[What you need to do]: Copy exactly the block of lines between the one containing "make_face()" and the one containing "bpy.data.objects.remove(obj)", inclusive.

_____

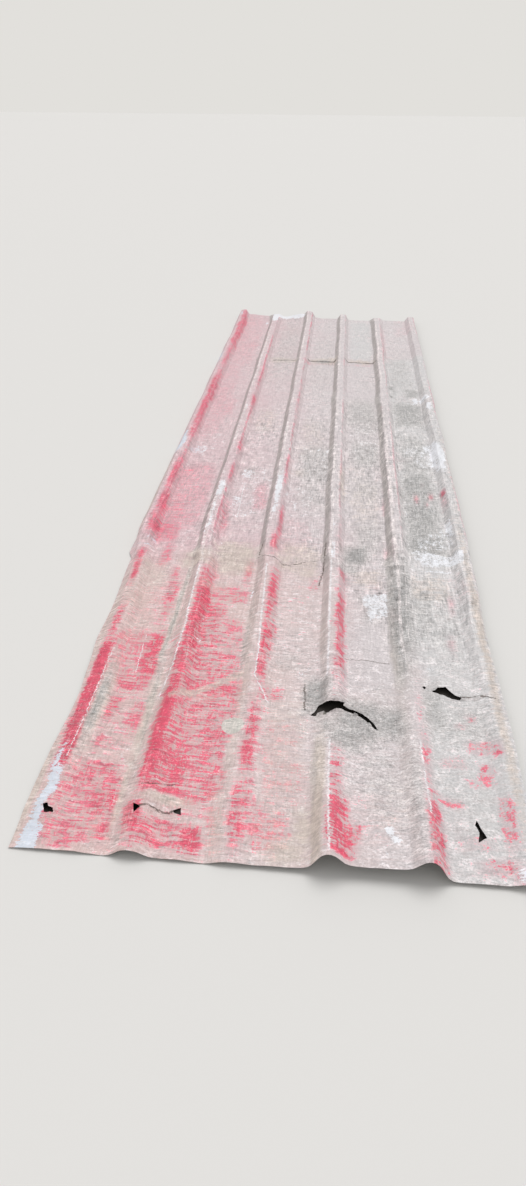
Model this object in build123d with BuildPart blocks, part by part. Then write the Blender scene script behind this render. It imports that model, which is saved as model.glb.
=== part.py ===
from build123d import *
import math
import os

# A used roofing sheet of painted steel, roll-formed in one piece with trapezoidal ribs.
# It lies as it would on a level floor: X across the ribs, Y along them, Z up.
# The origin is the centre of the floor area under the sheet. All sizes are in millimetres.

# Rolled section
rib_count = 6
rib_pitch = 200.0
rib_height = 27.0
crown_width = 28.0
slope_run = 20.0
sheet_thickness = 0.5
bend_radius = 3.0
lip_length = 10.0

# Cut length
sheet_length = 4000.0

# Wear of the sheet, station by station from the near end. "at" is the share of the length.
# "ribs" is how much of each rib's height is left, from the full edge rib to the open one.
# "pans" is how far each pan is lifted off the floor, and "inward" how far each long edge has moved in.
flat_pans = (0.0, 0.0, 0.0, 0.0, 0.0)
whole_ribs = (1.0, 1.0, 1.0, 1.0, 1.0, 1.0)
stations = [
    {"at": 0.0, "ribs": (0.12, 0.75, 0.12, 1.0, 0.95, 0.4), "pans": (0.0, 0.0, 8.0, 28.0, 4.0), "inward": (50, 8)},
    {"at": 0.028, "ribs": (0.3, 0.6, 0.15, 1.0, 0.9, 0.5), "pans": (0.0, 0.0, 4.0, 14.0, 2.0), "inward": (46, 10)},
    {"at": 0.07, "ribs": (0.45, 0.7, 0.25, 0.4, 0.7, 0.6), "pans": flat_pans, "inward": (46, 8)},
    {"at": 0.1125, "ribs": (0.45, 0.85, 0.35, 0.25, 0.6, 0.65), "pans": flat_pans, "inward": (52, 7)},
    {"at": 0.117, "ribs": (0.45, 0.85, 0.38, 1.0, 0.55, 0.65), "pans": flat_pans, "inward": (52, 7)},
    {"at": 0.14, "ribs": (0.5, 0.85, 0.55, 1.0, 0.35, 0.6), "pans": flat_pans, "inward": (48, 8)},
    {"at": 0.175, "ribs": (0.6, 0.8, 0.7, 1.0, 0.35, 0.8), "pans": flat_pans, "inward": (36, 12)},
    {"at": 0.2725, "ribs": (0.9, 0.9, 0.85, 1.0, 0.55, 0.9), "pans": flat_pans, "inward": (24, 4)},
    {"at": 0.285, "ribs": (0.7, 0.6, 0.6, 0.75, 0.45, 0.7), "pans": (5.0, 6.0, 6.0, 5.0, 4.0), "inward": (14, 5)},
    {"at": 0.2975, "ribs": whole_ribs, "pans": flat_pans, "inward": (8, 3)},
    {"at": 0.33, "ribs": whole_ribs, "pans": flat_pans, "inward": (0, 0)},
    {"at": 0.615, "ribs": whole_ribs, "pans": flat_pans, "inward": (0, 0)},
    {"at": 0.645, "ribs": (1.0, 1.0, 1.0, 0.7, 0.6, 1.0), "pans": flat_pans, "inward": (0, 0)},
    {"at": 0.675, "ribs": whole_ribs, "pans": flat_pans, "inward": (0, 0)},
    {"at": 0.78, "ribs": whole_ribs, "pans": flat_pans, "inward": (0, 0)},
    {"at": 0.7875, "ribs": (1.0, 0.85, 0.85, 0.9, 0.85, 1.0), "pans": (3.0, 4.0, 4.0, 3.0, 2.0), "inward": (0, 0)},
    {"at": 0.795, "ribs": whole_ribs, "pans": flat_pans, "inward": (0, 0)},
    {"at": 0.965, "ribs": whole_ribs, "pans": flat_pans, "inward": (0, 0)},
    {"at": 1.0, "ribs": (1.0, 0.5, 1.0, 1.0, 0.6, 1.0), "pans": (10.0, 8.0, 6.0, 0.0, 2.0), "inward": (0, 0)},
]

# Holes torn through the sheet. "rib" and "at" give the place: the rib's centre line, and the share of
# the length from the near end. The outline's points are offsets from there, across and along.
tears = [
    {
        "rib": 3,
        "at": 0.115,
        "outline": [
            (-26, -62), (-20, -28), (-4, 0), (14, 6), (36, 4), (65, 2), (90, -13), (106, -32), (117, -47),
            (101, -42), (80, -14), (62, -8), (42, -3), (12, -4), (-8, -24),
        ],
    },
    {
        "rib": 4,
        "at": 0.139,
        "outline": [(53, -4), (66, 11), (87, 9), (103, -4), (123, -17), (95, -8), (75, -3)],
    },
    {"rib": 4, "at": 0.139, "outline": [(28, 6), (33, 10), (38, 10), (35, 5)]},
    {"rib": 1, "at": 0.031, "outline": [(19, 5), (31, -2), (24, -12)]},
    {"rib": 1, "at": 0.031, "outline": [(103, 5), (116, 9), (117, -5), (98, -1)]},
    {"rib": 0, "at": 0.0255, "outline": [(37, 10), (56, 6), (58, -7), (43, -9)]},
    {"rib": 4, "at": 0.03, "outline": [(106, 31), (100, 17), (108, -11), (104, -22), (120, -7), (110, 9)]},
]

# Worked out from the sizes above
slope_length = math.hypot(slope_run, rib_height)
crown_half = crown_width / 2
cover_half = (rib_count - 1) * rib_pitch / 2
left_edge = -cover_half - crown_half - slope_run
lip_share = lip_length / slope_length
right_edge = cover_half + crown_half + slope_run * lip_share
overall_width = right_edge - left_edge
middle_offset = (left_edge + right_edge) / 2
cut_reach = 4 * rib_height


# The underside of one cross section, from the full edge rib's outer foot to the open rib's lip.
# A flattened rib spreads, because the metal in its slopes keeps its length.
def underside_points(station):
    points = []
    for rib in range(rib_count):
        centre = rib * rib_pitch - cover_half
        height = rib_height * station["ribs"][rib]
        run = math.sqrt(slope_length**2 - height**2)
        left_pan = station["pans"][max(rib - 1, 0)] if rib else 0.0
        right_pan = station["pans"][min(rib, rib_count - 2)]
        crown = max(left_pan, right_pan) + height
        points.append((centre - crown_half - run, left_pan))
        points.append((centre - crown_half, crown))
        points.append((centre + crown_half, crown))
        if rib < rib_count - 1:
            points.append((centre + crown_half + run, right_pan))
        else:
            points.append((centre + crown_half + run * lip_share, crown - height * lip_share))
    left_in, right_in = station["inward"]
    moved = []
    for x, z in points:
        across = (x - left_edge) / overall_width
        shift = left_in * (1 - across) - right_in * across
        moved.append((x + shift - middle_offset, z))
    return moved


with BuildPart() as profiled_sheet:
    for station in stations:
        distance = (station["at"] - 0.5) * sheet_length
        with BuildSketch(Plane.XZ.offset(-distance)):
            with BuildLine():
                underside = FilletPolyline(*underside_points(station), radius=bend_radius)
                offset(amount=sheet_thickness, side=Side.LEFT, kind=Kind.INTERSECTION)
            make_face()
    loft(ruled=True)
    for tear in tears:
        across = tear["rib"] * rib_pitch - cover_half - middle_offset
        along = (tear["at"] - 0.5) * sheet_length
        with BuildSketch():
            with Locations((across, along)):
                Polygon(*tear["outline"], align=None)
        extrude(amount=cut_reach, both=True, mode=Mode.SUBTRACT)

profiled_sheet.part.label = "profiled_sheet"
os.makedirs("parts", exist_ok=True)
export_step(profiled_sheet.part, "parts/profiled_sheet.step")
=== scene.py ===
import math

import bmesh
import bpy
import numpy as np
from mathutils import Matrix, Vector, noise


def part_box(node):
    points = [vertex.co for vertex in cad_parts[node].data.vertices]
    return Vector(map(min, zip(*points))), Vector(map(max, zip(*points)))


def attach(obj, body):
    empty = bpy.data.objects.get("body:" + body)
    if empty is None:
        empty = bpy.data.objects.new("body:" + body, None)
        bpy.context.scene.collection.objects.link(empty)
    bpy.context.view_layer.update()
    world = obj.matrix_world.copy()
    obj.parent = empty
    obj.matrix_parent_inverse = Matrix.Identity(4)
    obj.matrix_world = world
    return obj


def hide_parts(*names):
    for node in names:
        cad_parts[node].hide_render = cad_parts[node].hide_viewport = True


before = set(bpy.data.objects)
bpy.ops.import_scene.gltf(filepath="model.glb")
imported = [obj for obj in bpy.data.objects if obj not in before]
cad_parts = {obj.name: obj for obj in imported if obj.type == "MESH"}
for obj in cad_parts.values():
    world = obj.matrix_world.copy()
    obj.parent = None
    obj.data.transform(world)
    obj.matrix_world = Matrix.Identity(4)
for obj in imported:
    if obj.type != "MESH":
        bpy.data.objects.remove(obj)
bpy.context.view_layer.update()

# Worn roofing sheet: rolled ribs, trampled end, torn holes, chalky red paint. Metres throughout.
bpy.context.scene.view_settings.view_transform = "Standard"

rolledSheet = {
    "node": "profiled_sheet",
    "ribs": 6,
    "pitch": 0.200,
    "ribHeight": 0.027,
    "crown": 0.028,
    "slopeRun": 0.020,
    "bend": 0.0015,  # how far each bend is cut back from its corner
    "lip": 0.010,
    "thickness": 0.0005,
    "sway": 0.005,  # how far a rib wanders from its line
    "swayPace": 4,  # how quickly it wanders
    "swaySpread": 5,  # how little the ribs wander alike
    "panColumns": 16,
    "slopeColumns": 3,
    "rowsNear": 0.009,
    "rowsFar": 0.021,
    "nearZone": 0.33,  # share of the length that gets the closer rows
}
slack = 1e-4  # for telling on which side of a line a point lies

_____

[Task response]:
            make_face()
    loft(ruled=True)
    for tear in tears:
        across = tear["rib"] * rib_pitch - cover_half - middle_offset
        along = (tear["at"] - 0.5) * sheet_length
        with BuildSketch():
            with Locations((across, along)):
                Polygon(*tear["outline"], align=None)
        extrude(amount=cut_reach, both=True, mode=Mode.SUBTRACT)

profiled_sheet.part.label = "profiled_sheet"
os.makedirs("parts", exist_ok=True)
export_step(profiled_sheet.part, "parts/profiled_sheet.step")
=== scene.py ===
import math

import bmesh
import bpy
import numpy as np
from mathutils import Matrix, Vector, noise


def part_box(node):
    points = [vertex.co for vertex in cad_parts[node].data.vertices]
    return Vector(map(min, zip(*points))), Vector(map(max, zip(*points)))


def attach(obj, body):
    empty = bpy.data.objects.get("body:" + body)
    if empty is None:
        empty = bpy.data.objects.new("body:" + body, None)
        bpy.context.scene.collection.objects.link(empty)
    bpy.context.view_layer.update()
    world = obj.matrix_world.copy()
    obj.parent = empty
    obj.matrix_parent_inverse = Matrix.Identity(4)
    obj.matrix_world = world
    return obj


def hide_parts(*names):
    for node in names:
        cad_parts[node].hide_render = cad_parts[node].hide_viewport = True


before = set(bpy.data.objects)
bpy.ops.import_scene.gltf(filepath="model.glb")
imported = [obj for obj in bpy.data.objects if obj not in before]
cad_parts = {obj.name: obj for obj in imported if obj.type == "MESH"}
for obj in cad_parts.values():
    world = obj.matrix_world.copy()
    obj.parent = None
    obj.data.transform(world)
    obj.matrix_world = Matrix.Identity(4)
for obj in imported:
    if obj.type != "MESH":
        bpy.data.objects.remove(obj)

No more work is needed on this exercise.